The June 2008 flood, designated a federal disaster, caused $167 million in damages and business income losses to the hospital, which did not fully reopen until nearly five months later.
The suit, filed Sept. 15 in U.S. District Court in Indianapolis, accuses FEMA of violating federal regulations, negligence and misrepresentation for failing to pay the full amount the hospital says it is owed.
Specifically, the complaint says “FEMA misapplied and misinterpreted federal law, falsely claiming CRH was seeking a ‘double recovery’ when it knew this was not the case, and CRH demonstrated this was not the case, several times.”
The lawsuit also alleges that FEMA hired unqualified employees who claimed the hospital was required to find used replacement medical equipment on eBay that failed to meet its standards.
The "double recovery" allegation lobbed by FEMA stems from the hospital’s recovery of its maximum insurance policy limit of $25 million that covered business income losses, property damage and other expenses.
The hospital used the funds for payroll expenses, emergency restoration services and general rebuilding and restoration, the lawsuit said.
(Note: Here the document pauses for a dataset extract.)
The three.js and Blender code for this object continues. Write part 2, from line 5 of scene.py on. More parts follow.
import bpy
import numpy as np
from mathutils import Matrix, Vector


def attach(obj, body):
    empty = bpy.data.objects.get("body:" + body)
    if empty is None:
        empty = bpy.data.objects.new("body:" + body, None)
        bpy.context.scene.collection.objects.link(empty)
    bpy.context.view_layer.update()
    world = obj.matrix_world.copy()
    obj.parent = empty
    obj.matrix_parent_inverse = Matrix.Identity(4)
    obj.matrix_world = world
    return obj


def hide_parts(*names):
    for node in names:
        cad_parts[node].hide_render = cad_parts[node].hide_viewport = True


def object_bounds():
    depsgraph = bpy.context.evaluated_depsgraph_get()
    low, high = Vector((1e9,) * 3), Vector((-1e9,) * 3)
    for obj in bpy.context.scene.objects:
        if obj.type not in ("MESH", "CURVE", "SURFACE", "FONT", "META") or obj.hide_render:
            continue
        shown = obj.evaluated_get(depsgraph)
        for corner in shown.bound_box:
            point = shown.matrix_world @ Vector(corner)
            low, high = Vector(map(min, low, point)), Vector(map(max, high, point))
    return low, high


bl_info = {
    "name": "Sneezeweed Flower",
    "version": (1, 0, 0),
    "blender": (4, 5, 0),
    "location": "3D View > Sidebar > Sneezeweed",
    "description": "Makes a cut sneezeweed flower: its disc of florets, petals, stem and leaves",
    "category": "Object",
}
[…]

But FEMA countered that the hospital’s federal reimbursement must be cut by 64 percent—$15.9 million—because of the insurance payment. The hospital also is requesting the court award it an additional $1.2 million for medical equipment it replaced, which brings the total claim to $17.1 million.
“FEMA has wrongfully sought to justify this additional $15,913,492.64 cut in aid by claiming that CRH improperly sought a ‘duplication of benefits’ for its flood losses in contradiction of the Stafford Act and FEMA’s Disaster Assistance Fact Sheet,” the suit said.
The flooding from nearby Haw Creek filled the hospital’s basement to the 12-foot ceiling and partially submerged the first floor.
Key medical equipment destroyed by the flood included radiology scanners, radiography and fluoroscopy systems, ultrasounds, cardiac catherization labs, stereotactic biopsy tables and biochemical analyzers.
The 225-bed hospital also lost employee records, training documents, reference books, diplomas, important phone numbers, as well as “precious photos.”